Jan Hagel Cookies
- 1 cup unsalted butter, at room temperature plus more for pan
- 1 cup granulated sugar
- 1 large egg, at room temperature divided
- 2 cups all purpose flour
- 3/4 tsp ground cinnamon
- 1/2 tsp salt
- 1/4 tsp almond extract
- 3/4 cup sliced almonds
- as needed coarse sugar
- Preheat oven to 350°F and set oven rack to the middle position. Lightly butter a 10"x15" baking tray, set aside.
- Cream together butter and granulated sugar. Divide the egg and add the egg yolk, cinnamon, salt and almond extract. Beat to fully combine. Add flour and mix only until dough starts to come together.

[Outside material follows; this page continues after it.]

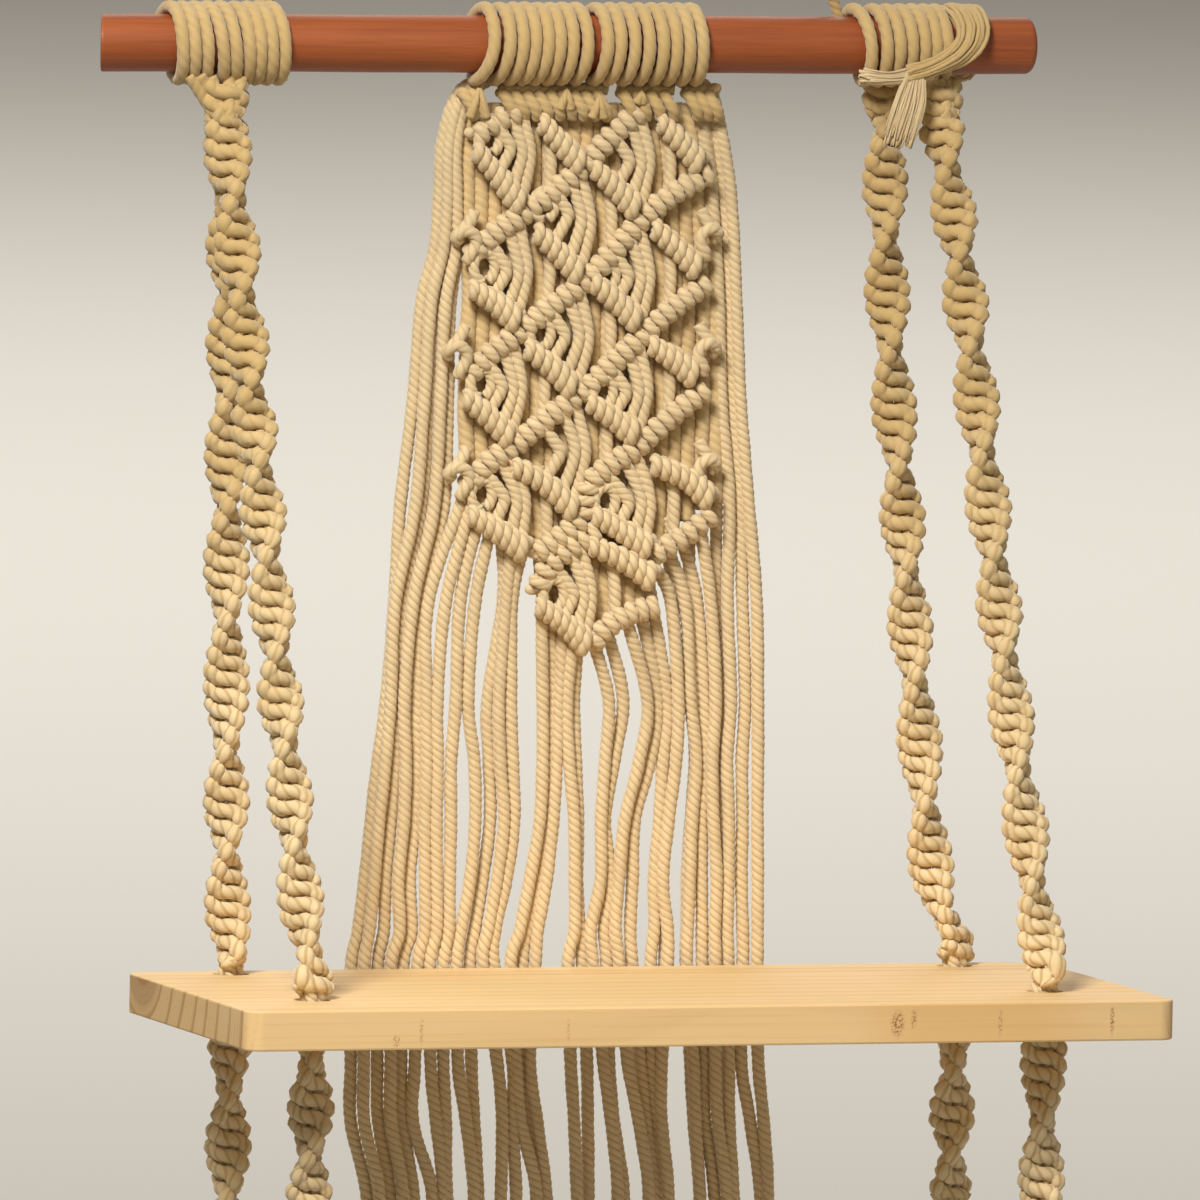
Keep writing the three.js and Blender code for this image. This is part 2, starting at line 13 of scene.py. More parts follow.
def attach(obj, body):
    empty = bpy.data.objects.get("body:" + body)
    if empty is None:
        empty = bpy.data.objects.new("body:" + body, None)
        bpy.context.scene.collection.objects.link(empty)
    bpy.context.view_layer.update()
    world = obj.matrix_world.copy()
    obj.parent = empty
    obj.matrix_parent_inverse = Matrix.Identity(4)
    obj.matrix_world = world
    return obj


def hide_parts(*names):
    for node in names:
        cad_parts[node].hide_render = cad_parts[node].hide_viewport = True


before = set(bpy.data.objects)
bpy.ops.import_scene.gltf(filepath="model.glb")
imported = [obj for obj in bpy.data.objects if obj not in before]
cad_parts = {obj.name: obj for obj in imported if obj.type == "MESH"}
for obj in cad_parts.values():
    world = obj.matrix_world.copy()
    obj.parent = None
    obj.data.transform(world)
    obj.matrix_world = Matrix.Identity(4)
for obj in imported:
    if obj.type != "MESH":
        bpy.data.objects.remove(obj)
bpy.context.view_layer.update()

RAIL_MIDDLE = np.array([10, -12, -66])
rng = np.random.default_rng(7)


def to_frame(points):
    """Millimetres from the rail's middle become metres in the frame."""
    return (np.asarray(points, float) + RAIL_MIDDLE) / 1000


print(f"{len(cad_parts)} CAD nodes loaded")

# %% [markdown]
# The photograph was taken from the front and a little to the left, and parallel lines stay nearly
# parallel in it, so the camera stands nine metres away behind a long lens. Its right, up and back
# vectors are written into its matrix, because the same lines then aim the lamps.


# %% Camera
def pose_matrix(right, up, back, place):
    """The matrix whose columns are an object's own X, Y and Z and its place."""
    table = np.eye(4)
    table[:3, :3] = np.stack([right, up, back], axis=1)
    table[:3, 3] = place
    return Matrix(table.tolist())


YAW, PITCH, ROLL = math.radians(18), math.radians(4.169), math.radians(1.042)
LENS_PIXELS, PICTURE_PIXELS, SENSOR = 20000, 1200, 36
DISTANCE = 9009
TARGET = np.array([-1.74, -60, -247.67])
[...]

- Press or roll dough evenly into prepared pan. Whisk egg white with 1 tbsp water. Brush evenly onto prepared dough. Sprinkle evenly with almonds and then sprinkle with coarse sugar. Just enough to create a nice sparkle.
- Bake for 20-22 minutes until lightly golden. Remove from oven and allow to cool on a wire rack for 3-5 minutes and then cut into squares or diamonds while the cookie is warm and soft. Once cut, allow to cool completely before removing from the pan. The cookies will firm up as they cool.
-coarse sugar is a larger crystal sugar that doesn't melt when baked so it keeps a sparkle on the goods it's sprinkled on. It may also be called pearl sugar, decorators sugar, sparkling sugar.
-I get about 45 - 2" diamond shaped cookies, plus the best and crispiest half diamonds around the edges.
-I've tried sliced almonds with and without the skin and both are good to use and is a matter of preference.
-I find it just as easy to cut the squares instead of just scoring them while they are warm, but if you're having difficulty just score them and cut when cool.
-cookies are best if eaten while fresh, however they will last in a sealed container at room temperature for several days. If freezing, allow to cool completely and store in an airtight container away from strong odours.